The more information an RP has, the more informed the risk management
decision will be.  If a certificate contains information pertaining to the
existence of compensation in the event of harm, then the RP has more
information on which to make a risk decision.  Armed with this information,
as well as information about other factors of the transaction, such as
value, sensitivity of information, parties to the transaction (e.g., known
or unknown), etc., the RP's risk is reduced by virtue of knowing more about
all of the risk factors - including warranty.  If there is a TTP involved,
this again becomes a factor in the RP's risk management decision.

My 2 Canadian cents again.

Alice



Alice Sturgeon
Chair
Canadian Advisory Committee - Information Technology Security
ISO/IEC JTC1 SC 27
and
System Policy Architect
SPYRUS
Phone:     613-232-2350
Cell:         613-291-0331



-----Original Message-----
From: owner-ietf-pkix@xxxxxxxxxxxx [mailto:owner-ietf-pkix@xxxxxxxxxxxx]On
Behalf Of Anders Rundgren
Sent: November 28, 2002 12:29 PM
To: ietf-pkix@xxxxxxx
Subject: Re: draft-ietf-pkix-warranty-extn-01.txt


Hi,

After reading this draft I believe the name "warranty" is a bit misleading.
It is, (or should IMHO at least be), focused on CA liability issues as a CA
cannot be compared to a car maker, as the only the latter will repair or
replace their products in case of faults.  Well, to get a "replacement"
certificate would be the equivalence but that is sort of taken for granted
anyway. :-)

                  CA-liability-extn

seems to be closer to what we are actually dealing with.

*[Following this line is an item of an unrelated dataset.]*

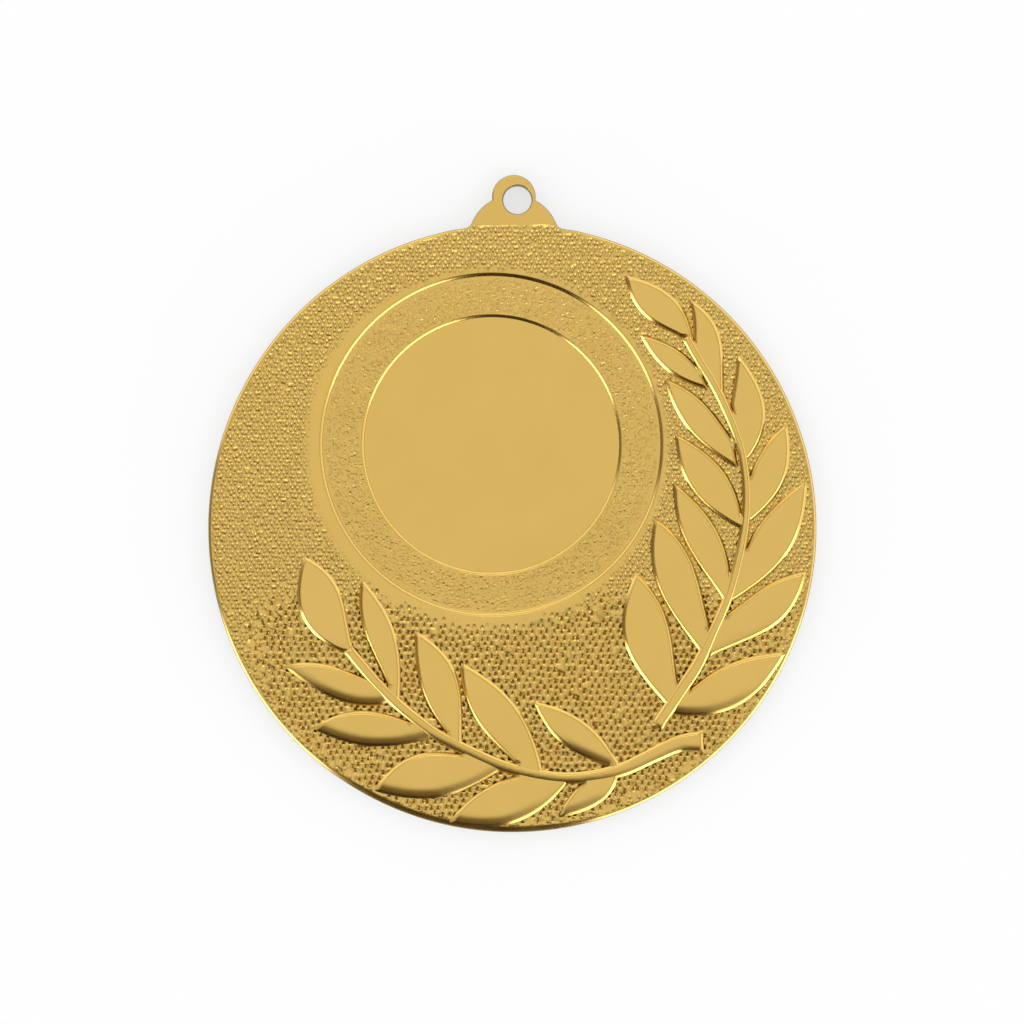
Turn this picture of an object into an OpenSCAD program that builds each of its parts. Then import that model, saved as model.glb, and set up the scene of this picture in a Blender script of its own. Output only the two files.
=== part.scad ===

I would also be very cautious about RP "risk management" because that's
rather fictional.  The risk you take by accepting an unknown[*] business
partner is likely to be magnitudes bigger than accepting their
certificates.   If the CA is unknown as well you have nothing to build PKI
trust on either.

For TTP CAs OTOH, "risk management" with respect to client-certificates is
a part of their daily bread.

Just my 2 öres

Anders

*] with respect to performance, trustworthiness, credibility etc.